Do you typically try to have a favorable risk:reward ratio on your trades? For example, risk 0.20 cents to make 0.60 cents. A major challenge that I'm facing is the fact that a favorable risk:reward often reduces the probably of a successful trade. Averaging down (scaling-in) usually improves the probability of a successful trade, but adversely skews the risk:reward ratio. Only if there's a way to obtain the best of both worlds, improving probability of sucess with averaging down (scaling-in) while keeping a favorable risk:reward... Any help with this paradox would be appreciated... thanks, Walt
Really boring trading this shortened week. Intraday mean reversion recorded one trade for a profit of $155. Half my profits were long positions I have been holding through this pull back that I am now mostly out of. +19,400 gross on 518,000 shrs. Daily p/l Tuesday to Friday was: +2.7, -2.6, +9.3, +10 17th profitable week in a row, which might be a record (there I go jinxing myself again). I usually average one losing week every six.

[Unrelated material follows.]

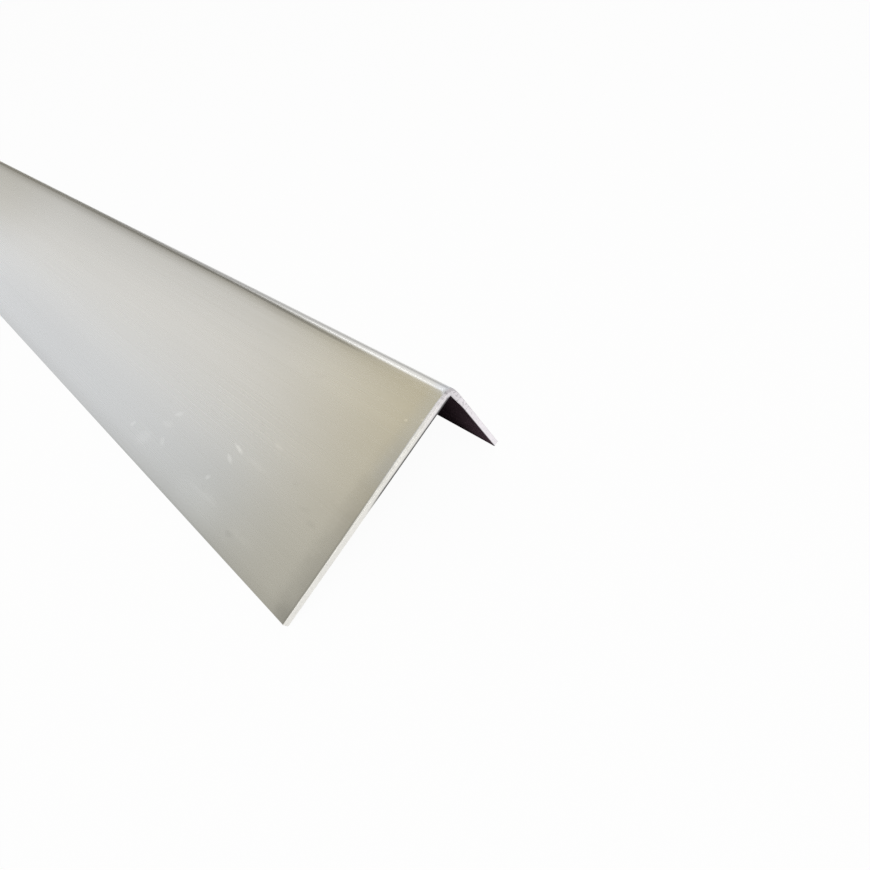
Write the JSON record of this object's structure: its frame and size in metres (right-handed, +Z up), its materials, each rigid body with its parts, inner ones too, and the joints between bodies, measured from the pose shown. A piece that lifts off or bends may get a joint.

hey Cory- How did you handle the big one day loses BACK IN THE DAYS when you were relatively new to trading. like ur thread thanks
how do you hedge OPG, intraday and/or for your multi-day swings? how much total exposure to either long or short side can you tolerate (intraday and multi-day)? in my trading, i hedge "intuitively" and it seems that on average the hedge eats quite a bit into profits. maybe it is a reasonable price to pay for smother equity curve, who knows.
I only have one strategy that involves hedging. It's kind of a relative value stat arb strat that holds many stocks at once and I start adding spy if I get too skewed long or short so that my p/l is not depending too much on market direction. I've experimented with hedging to offset bad positions, but found it was almost always better just to exit the bad position.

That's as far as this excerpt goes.